Women Don’t Read Torah … Or Do They?

Mazel tov!”

“Yasher Koach!”

These phrases were recently thrown at me, along with handshakes and hugs, as I left the bimah and made my way to my seat in Beth Am Congregation’s magnificent sanctuary in Reservoir Hill. The previous five minutes were a blur, but these words and actions told me I’d survived.

I’d read Torah. For the first time, ever.

About six months earlier, my friend, Heidi, asked if I’d read at her son’s bar mitzvah. We love them like family, so how could I say no? At the same time, how could I say yes?

Raised in a conservative but modern Orthodox-leaning family, I was taught that women don’t read Torah. And even though for more than 30 years I’ve attended services around the country where women were welcome on the bimah, I’ve almost always said no to an honor when I was asked.

But over the years, the “women-don’t-do-that” mantra began to be replaced by a bit of jealousy. When they left the bimah, these women seemed to smile in a way that showed they were members of a group I wasn’t part of.

I’m the great-granddaughter of Orthodox rabbis and a Beth Tfiloh Community School graduate. As a kid at Winands Road Synagogue Center in Randallstown, women sat in separate, raised sections that bookended the men’s section. I didn’t have any female, Torah-reading role models, or even role models of women on the bimah. My bat mitzvah was on a Sunday morning – a group of 12-year-old girls in frilly, white, Jessica McClintock-style dresses – with much singing but no Torah reading.

Nowhere in the Torah does it say that women can’t read Torah to a congregation. The closest prohibition is in the Talmud, Megillah 23a, which says that “even a woman may read from the Torah, but … should not do so because of Kovod HaTzibbur, the honor of the congregation.”

Over the years, I’d witnessed women, many of whom I knew and admired, point to the Torah with a silver yad and read their parshiyot (Torah portions) in strong, lilting voices. So when Heidi asked, I decided it was finally my turn.

My decision wasn’t a gut-wrenching or soul-searching one. I’d started years earlier, by saying yes to smaller requests:  aliyot (being called up to the Torah), like the ones I had in my 20s at Congregation Ahavas Shalom, the tiny synagogue I belonged to in Newark, N.J.  — which became an egalitarian congregation because they often didn’t have enough men for minyanim — and ark openings and closings like I’d done for Heidi’s older son’s bar mitzvah.

To get ready, I turned to my friend, Hannah Heller, a Torah reader and tutor.
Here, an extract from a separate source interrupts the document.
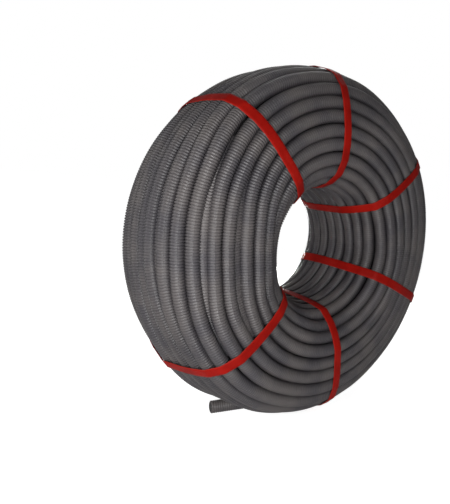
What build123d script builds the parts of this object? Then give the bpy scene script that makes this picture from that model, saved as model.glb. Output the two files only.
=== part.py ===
"""A coil of corrugated conduit, wound as a thick ring and tied with six flat straps.

Millimetres, +Z up. The origin is on the floor under the middle of the coil. The coil stands on
its rim with its axis along Y, and the strand's loose end lies on the floor and points to -X.
"""
import os
from math import cos, pi, radians, sin

from build123d import *

# Conduit: outside of the ridges, clear bore, and the ridges' spacing, height and crest width
CONDUIT_OD = 16.0
CONDUIT_BORE = 10.7
RIDGE_PITCH = 3.0
RIDGE_HEIGHT = 1.3
RIDGE_CREST = 1.4

# Coil: outer radius, radius of the eye, width, and how square its section is on each side
COIL_RADIUS = 227.0
EYE_RADIUS = 75.0
COIL_WIDTH = 180.0
RIM_SQUARENESS = 2.85
EYE_SQUARENESS = 3.4
TURN_SPACING = 16.6
TURN_CREST = 6.6
GROOVE_DEPTH = 6.5

# Straps: where they lie round the coil, from +X towards +Z, and their flat section
STRAP_ANGLES = (135.5, 95.5, 39.5, -23.0, -85.5, -142.0)
STRAP_WIDTH = 12.0
STRAP_THICKNESS = 0.8
STRAP_CLEARANCE = 0.2

# Loose end: it leaves the middle turn at the floor, bends sideways, then runs straight
TAIL_ROOT_RUN = 36.0
TAIL_BEND_RADIUS = 90.0
TAIL_BEND_ANGLE = 14.5
TAIL_CLEARANCE = 0.4
TAIL_END_RIDGES = 9


def section_curve(angle, half_depth, half_width):
    """A point of the coil's section: its distance from the coil's axis, and its place along it."""
    depth, place = cos(angle), sin(angle)
    power = 2 / (RIM_SQUARENESS if depth > 0 else EYE_SQUARENESS)
    middle = (COIL_RADIUS + EYE_RADIUS) / 2
    radius = middle + half_depth * abs(depth) ** power * (1 if depth > 0 else -1)
    return Vector(radius, half_width * abs(place) ** power * (1 if place > 0 else -1))


def crest_height():
    """How far a turn's flat crest stands out from the turn's centre."""
    return ((CONDUIT_OD / 2) ** 2 - (TURN_CREST / 2) ** 2) ** 0.5


def turn_centres():
    """Centres of the turns that show, evenly spaced along the coil's section from the rim's middle."""
    half_depth = (COIL_RADIUS - EYE_RADIUS) / 2 - crest_height()
    half_width = COIL_WIDTH / 2 - crest_height()
    samples = 2000
    curve = [section_curve(2 * pi * k / samples, half_depth, half_width) for k in range(samples + 1)]
    run = [0.0]
    for here, there in zip(curve, curve[1:]):
        run.append(run[-1] + (there - here).length)
    count = round(run[-1] / TURN_SPACING)
    centres = []
    for turn in range(count):
        target = run[-1] * turn / count
        k = min(range(samples), key=lambda sample: abs(run[sample] - target))
        centres.append(curve[k])
    return centres


def outward(here, there):
    """The unit vector that points out of the coil's section, square to the line of two centres."""
    along = (there - here).normalized()
    return Vector(along.Y, -along.X)


def turned_coil(centres):
    """The wound ring as one turned solid: each turn shows as a bead with a crest and two flanks."""
    valleys = []
    for here, there in zip(centres, centres[1:] + centres[:1]):
        rise = crest_height() - GROOVE_DEPTH
        valleys.append((here + there) * 0.5 + outward(here, there) * rise)
    outline = []
    for turn, centre in enumerate(centres):
        before, after = centres[turn - 1], centres[(turn + 1) % len(centres)]
        crest = centre + outward(before, after) * crest_height()
        half_crest = (after - before).normalized() * TURN_CREST / 2
        outline += [crest - half_crest, crest + half_crest, valleys[turn]]
    return revolve(make_face(Polyline(*outline, close=True)), Axis.Y)


def strap(centres, angle):
    """One flat strap, drawn tight round the section over the crests of the turns."""
    hull = Polygon(*centres, align=None)
    inside = offset(hull, CONDUIT_OD / 2 + STRAP_CLEARANCE, kind=Kind.INTERSECTION)
    outside = offset(hull, CONDUIT_OD / 2 + STRAP_CLEARANCE + STRAP_THICKNESS, kind=Kind.INTERSECTION)
    band = extrude(outside - inside, STRAP_WIDTH / 2, both=True)
    return Rot(Y=-angle) * band


def axis_height(straps):
    """Height of the coil's axis when its lowest strap, or its rim, stands on the floor."""
    return max([COIL_RADIUS] + [-piece.bounding_box().min.Z for piece in straps])


def tail_line(coil_height):
    """Centre line of the loose end along the floor, to where the coil's rim clears its top."""
    rim_above = coil_height - CONDUIT_OD - TAIL_CLEARANCE
    clear_reach = (COIL_RADIUS ** 2 - rim_above ** 2) ** 0.5
    root = Line((0, 0, CONDUIT_OD / 2), (-TAIL_ROOT_RUN, 0, CONDUIT_OD / 2))
    bend = JernArc(root @ 1, root % 1, TAIL_BEND_RADIUS, -TAIL_BEND_ANGLE)
    straight = (clear_reach + (bend @ 1).X) / cos(radians(TAIL_BEND_ANGLE))
    return Wire([root, bend, Line(bend @ 1, (bend @ 1) + (bend % 1) * straight)])


def tail_root(line):
    """The part of the loose end that lies under the coil and against it."""
    return sweep(Plane(origin=line @ 0, z_dir=line % 0) * Circle(CONDUIT_OD / 2), line)


def corrugated_end():
    """A straight length of the corrugated wall with its open bore, along +Z from its inner end."""
    crest = CONDUIT_OD / 2
    foot = crest - RIDGE_HEIGHT
    length = TAIL_END_RIDGES * RIDGE_PITCH
    outline = [(CONDUIT_BORE / 2, length), (CONDUIT_BORE / 2, 0), (foot, 0)]
    for ridge in range(TAIL_END_RIDGES):
        middle = (ridge + 0.5) * RIDGE_PITCH
        outline += [(crest, middle - RIDGE_CREST / 2), (crest, middle + RIDGE_CREST / 2)]
        outline.append((foot, middle + RIDGE_PITCH / 2))
    return revolve(make_face(Plane.XZ * Polyline(*outline, close=True)), Axis.Z)


centres = turn_centres()
straps = [strap(centres, angle) for angle in STRAP_ANGLES]
coil_height = axis_height(straps)
lift = Pos(Z=coil_height)
tail = tail_line(coil_height)
end_seat = Plane(origin=tail @ 1, z_dir=tail % 1)

nodes = {
    "conduit_coil": lift * turned_coil(centres) + tail_root(tail),
    "conduit_end": end_seat.location * corrugated_end(),
}
for number, piece in enumerate(straps, start=1):
    nodes[f"strap_{number}"] = lift * piece

os.makedirs("parts", exist_ok=True)
for name, solid in nodes.items():
    export_step(solid, f"parts/{name}.step")
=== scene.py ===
from math import pi, radians

import bmesh
import bpy
import numpy as np
from mathutils import Euler, Matrix, Vector


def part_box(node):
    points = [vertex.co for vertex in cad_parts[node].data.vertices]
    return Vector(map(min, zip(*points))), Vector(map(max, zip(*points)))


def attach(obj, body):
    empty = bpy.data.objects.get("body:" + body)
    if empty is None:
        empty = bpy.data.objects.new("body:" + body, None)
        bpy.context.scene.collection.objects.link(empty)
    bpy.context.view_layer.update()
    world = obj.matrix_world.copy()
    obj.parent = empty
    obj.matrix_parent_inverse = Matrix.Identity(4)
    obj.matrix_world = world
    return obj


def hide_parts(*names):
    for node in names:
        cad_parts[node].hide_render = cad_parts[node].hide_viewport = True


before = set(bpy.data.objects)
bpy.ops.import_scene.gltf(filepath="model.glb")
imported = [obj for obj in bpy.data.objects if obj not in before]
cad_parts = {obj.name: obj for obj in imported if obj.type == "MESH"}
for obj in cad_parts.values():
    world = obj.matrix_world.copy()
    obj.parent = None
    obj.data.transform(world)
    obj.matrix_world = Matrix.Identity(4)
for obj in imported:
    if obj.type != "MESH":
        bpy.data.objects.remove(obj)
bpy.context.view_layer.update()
MM = 0.001
scene = bpy.context.scene
scene.view_settings.view_transform = "Standard"

# The studio: a pale floor that runs to a white horizon, two soft lamps in front on the left, three
# behind, and a camera a little above the coil's axis, held with a slight tilt.
FLOOR_HALF_SIZE = 40.0
FLOOR_COLOUR = (0.75, 0.75, 0.75, 1.0)
FLOOR_GLOW = 0.86
FLOOR_GLOW_FAR = 1.0
FLOOR_NEAR = 0.3
FLOOR_FAR = 2.5
SKY_LIGHT = 0.035
MIRRORED_SHARE = 0.2
LAMP_AIM = (0.0, -0.05, 0.22)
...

Like me, she came to Torah reading from a religious upbringing where she couldn’t participate fully. Listening to her father, a rabbi, read Torah, she knew she wanted to do the same. After years of waiting, Hannah took her place on the bimah, reading in Highland Park, N.J., as part of a women’s tefillah (prayer) group; now she’s a regular reader at Chevrei Tzedek, a Conservative congregation in Northwest Baltimore.

“I model the way I read Torah after my father,” she says. “Instead of hearing Bible stories in religious school or at home, I’m more in touch with the events of our people and much more involved in the synagogue service.”

Hannah prepared me to read the words but as the day drew closer, I was terrified. But those remaining doubts disappeared three days before the bar mitzvah, thanks to Rabbi Daniel Cotzin Burg, Beth Am’s spiritual leader. I’d run into him a week earlier and harassed him with all kinds of questions: “Do I wear a tallit? A kippah? When do I go up to the bimah?” His recommendation? Practice in the real environment.

As I chattered on nervously, Rabbi Burg carefully unrolled the beige parchment scroll to my reading. What happened next was so very different from my home rehearsals using an online version of the text.

I sang, “Amen,” in the tune reserved for Torah readings, but the words from the parsha stuck in my throat. For a brief minute, I was a post-bat mitzvah teenager again, sure I was doing something wrong. I looked up, took several deep breaths, peered around the cavernous, historical sanctuary and started over. As I pointed to the words with the yad held by countless women — many of them like me reading for the first time — any terror was replaced by giddiness and awe. I repeated, “Amen,” and read the words from the parchment in my own strong voice, each word adding to the sanctity of what I was doing. After practicing just twice, I knew I was ready.

Once I finished reading my four stanzas from Leviticus, Chapter 12, Parshat Tazriah, on the morning of the bar mitzvah, Rabbi Burg let the congregation in on my secret. I couldn’t stop smiling. And as he led the congregation in the Shecheyanu prayer, the feeling of being part of a special group washed away any remaining traces of guilt.

Most of what Rabbi Burg said is a blur now. But I do remember hearing something about how this could be the start of my reading regularly.

Honestly, I don’t know. Right now, I’m just wondering what took me so long.

Faye Rivkin is a Baltimore-based freelance writer.